DESIGN EQUATIONS TO PREDICT THE ULTIMATE PUNCHING SHEAR STRENGTH OF SLAB-COLUMN CONNECTIONS

Abstract

Flat slabs offer an economic and competitive structural form of building construction, but they sometimes fail in a brittle manner without developing an overall yield mechanism at failure. Steel fibre concrete, on the other hand, possesses characteristics of energy absorption capability and ductility, and can transform a sudden structural failure into a ductile mode. However, the use of steel fibre concrete is hampered in practice by the absence of a reliable theoretical model and design equations. Further, existing Code provisions do not account for the presence of fibre reinforcement in concrete.
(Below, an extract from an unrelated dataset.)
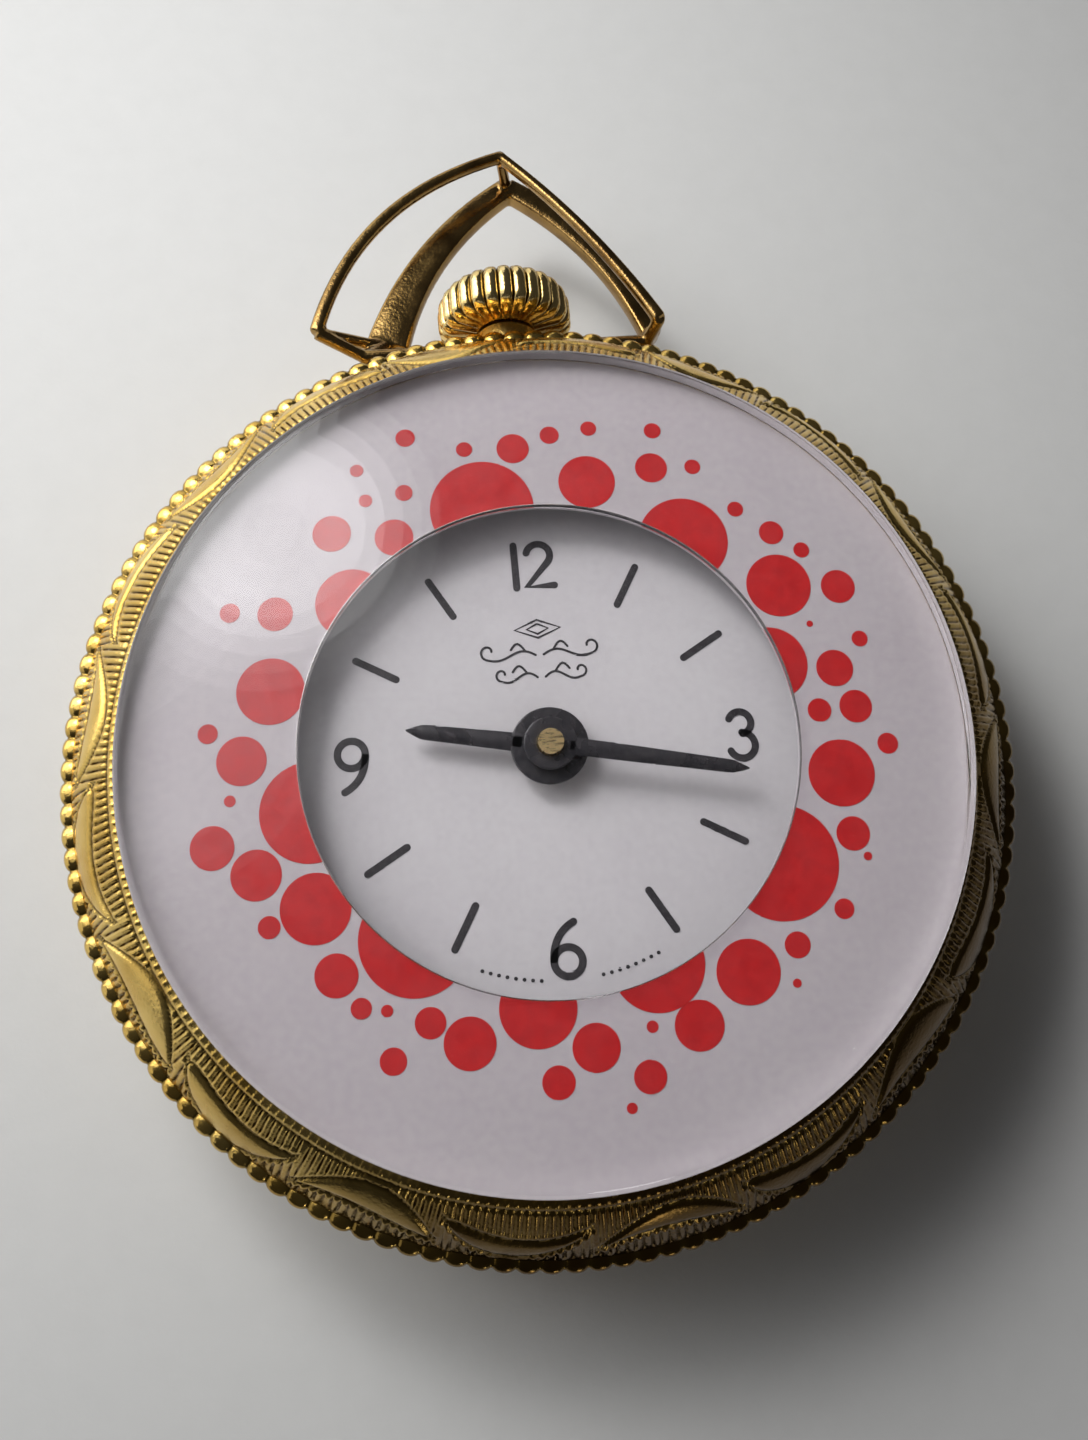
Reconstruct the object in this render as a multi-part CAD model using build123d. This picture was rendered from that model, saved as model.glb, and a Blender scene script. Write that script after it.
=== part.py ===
from build123d import *
import os
from math import atan2, cos, degrees, hypot, radians, sin

os.makedirs("parts", exist_ok=True)

# A pendant (fob) watch, millimetres. The dial axis is Z and the dial faces +Z.
# +Y points to twelve o'clock, where the crown and the bow are. The flat of the
# case back rests at z = 0 with its centre at the origin.

# ---- driving dimensions: case ----
RIM_RADIUS = 18.0
BEZEL_EDGE_RADIUS = 15.2
BEZEL_EDGE_Z = 8.8
RIM_Z = 6.1
RIM_HALF_HEIGHT = 0.4
RIM_ROUNDING = 0.25
BEZEL_SLOPE_START = (17.5, 6.55)
BAND_RADIUS = 17.2
BAND_BOTTOM = 2.4
BAND_TOP = 5.6
BACK_FLAT_RADIUS = 12.5
BACK_THICKNESS = 0.6
BACK_OUTER_CURVE = ((14.6, 0.5), (16.1, 1.4))
BACK_RIM_RADIUS = 16.75
LIP_INNER_RADIUS = 14.9
THUMB_NOTCH = (3.0, 1.6, 0.3)
THUMB_NOTCH_Y = -17.2
BAND_BOTTOM_RADIUS = 16.8
BAND_CHAMFER_Z = 3.6
SNAP_RADIUS = 15.4
SNAP_TOP = 3.2
BORE_RADIUS = 15.2
CRYSTAL_RADIUS = 15.0
RING_FOOT_Z = 6.6
CRYSTAL_TOP_Z = 11.4
CRYSTAL_SHOULDER_Z = 10.05
CRYSTAL_WALL_TOP = 9.4
CRYSTAL_SHOULDER_RADIUS = 14.5
APERTURE_RADIUS = 8.8
APERTURE_CEILING_Z = 8.2
PRINT_Z = 7.85
PRINT_THICKNESS = 0.2
CARRIER_RIM_RADIUS = 14.7
LEDGE_RADIUS = 14.3
SHOULDER_CREST = (14.85, 9.86)
RIM_FLAT_HALF = 0.15
RIM_FOOT_RADIUS = 17.3
BACK_INNER_CURVE = ((14.0, 1.5), (12.3, 0.6))

# ---- driving dimensions: crown, pendant and bow ----
STEM_Z = 5.0
CROWN_RADIUS = 2.85
CROWN_START = 18.55
CROWN_END = 20.6
CROWN_FLUTES = 28
FLUTE_DEPTH = 0.22
CROWN_END_STEP = 0.3
CROWN_BOSS_STEP = 0.35
CROWN_BOSS_LENGTH = 0.12
STEM_GRIP = 1.6
TUBE_RADIUS = 1.3
TUBE_BORE = 0.62
TUBE_START = 15.6
TUBE_END = 18.45
BOW_PIVOT_Y = 17.95
BOW_PIN_RADIUS = 0.34
BOW_PIN_START = 0.95
BOW_ELBOW_X = 6.0
BOW_BACK_Z = 4.0
BOW_FRONT_Z = 6.0
BOW_BACK_RAIL = 0.52
BOW_FRONT_RAIL = 0.28
BOW_APEX_BACK = (0.75, 26.75)
BOW_APEX_FRONT = (0.4, 26.7)
BOW_FEET_BACK = ((-5.1, 19.0), (6.5, 18.9))
BOW_FEET_FRONT = ((-7.9, 18.6), (6.5, 18.4))
BOW_BACK_BULGES = (0.85, 0.85)
BOW_FRONT_BULGES = (1.6, 0.5)

# ---- driving dimensions: movement ----
PLATE_RADIUS = 11.65
PLATE_BOTTOM = 4.5
PLATE_TOP = 5.2
WALL_INNER_RADIUS = 10.9
DIAL_BOTTOM = 5.9
DIAL_TOP = 6.3
DIAL_RADIUS = 11.5
BRIDGE_BOTTOM = 1.3
BRIDGE_TOP = 2.1
BRIDGE_RADIUS = 11.2
RING_BOTTOM = 3.3
RING_RADIUS = 15.1
RUNNING_GAP = 0.03
SEAT_GAP = 0.02
PIVOT_RADIUS = 0.15
ARBOR_RADIUS = 0.25
PIVOT_LENGTH = 0.1

# Stem and its pinions, along the stem's axis from the square's pivot outwards.
STEM_RADIUS = 0.5
STEM_NECK_RADIUS = 0.25
STEM_SQUARE_HALF = 0.29
STEM_PIVOT_RADIUS = 0.15
STEM_PIVOT_START, SQUARE_START, SHAFT_START = 5.15, 5.6, 7.95
CLUTCH_RADIUS, CLUTCH_GROOVE_RADIUS = 0.57, 0.46
CLUTCH_Y, CLUTCH_GROOVE_Y = (6.35, 7.9), (6.75, 7.15)
WINDING_TIP_RADIUS, WINDING_ROOT_RADIUS = 0.84, 0.57
WINDING_TOOTH_LENGTH = 0.42

# Barrel, winding wheels and click.
DRUM_RADIUS, DRUM_INNER_RADIUS = 4.35, 4.1
DRUM_CORE_RADIUS, SPRING_CORE_RADIUS = 0.5, 0.95
BARREL_PIVOT_RADIUS = 0.4
MAINSPRING_Z = (2.8, 3.48)
CROWN_WHEEL_POST_RADIUS = 0.45
CLICK_Z = (3.95, 4.35)
CLICK_POST_RADIUS = 0.3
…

The aim of this paper is to rectify these two situations. The paper presents two design equations to predict the ultimate punching shear strength of slab-column connections - one for plain concrete slabs and the other, for fibre concrete slabs. The former is applied to 20 test results reported in the literature, and the theoretical predictions are compared to those of ACI, BS, CEB-FIP and EC2 Codes. It is shown that the authors' design equation gives a better prediction of ultimate loads with a smaller standard deviation compared to those of the Codes. The second design equation is applied to 62 fibre concrete slabs with a wide range of test parameters. The theory again predicts the test results extremely well with a mean theory/test ratio of 0.943 and a standard deviation of 0.089. The paper thus provides convincing proof that the design equations presented in this paper are reliable, based on sound engineering principles and reflect the true structural behaviour of slab-column connections.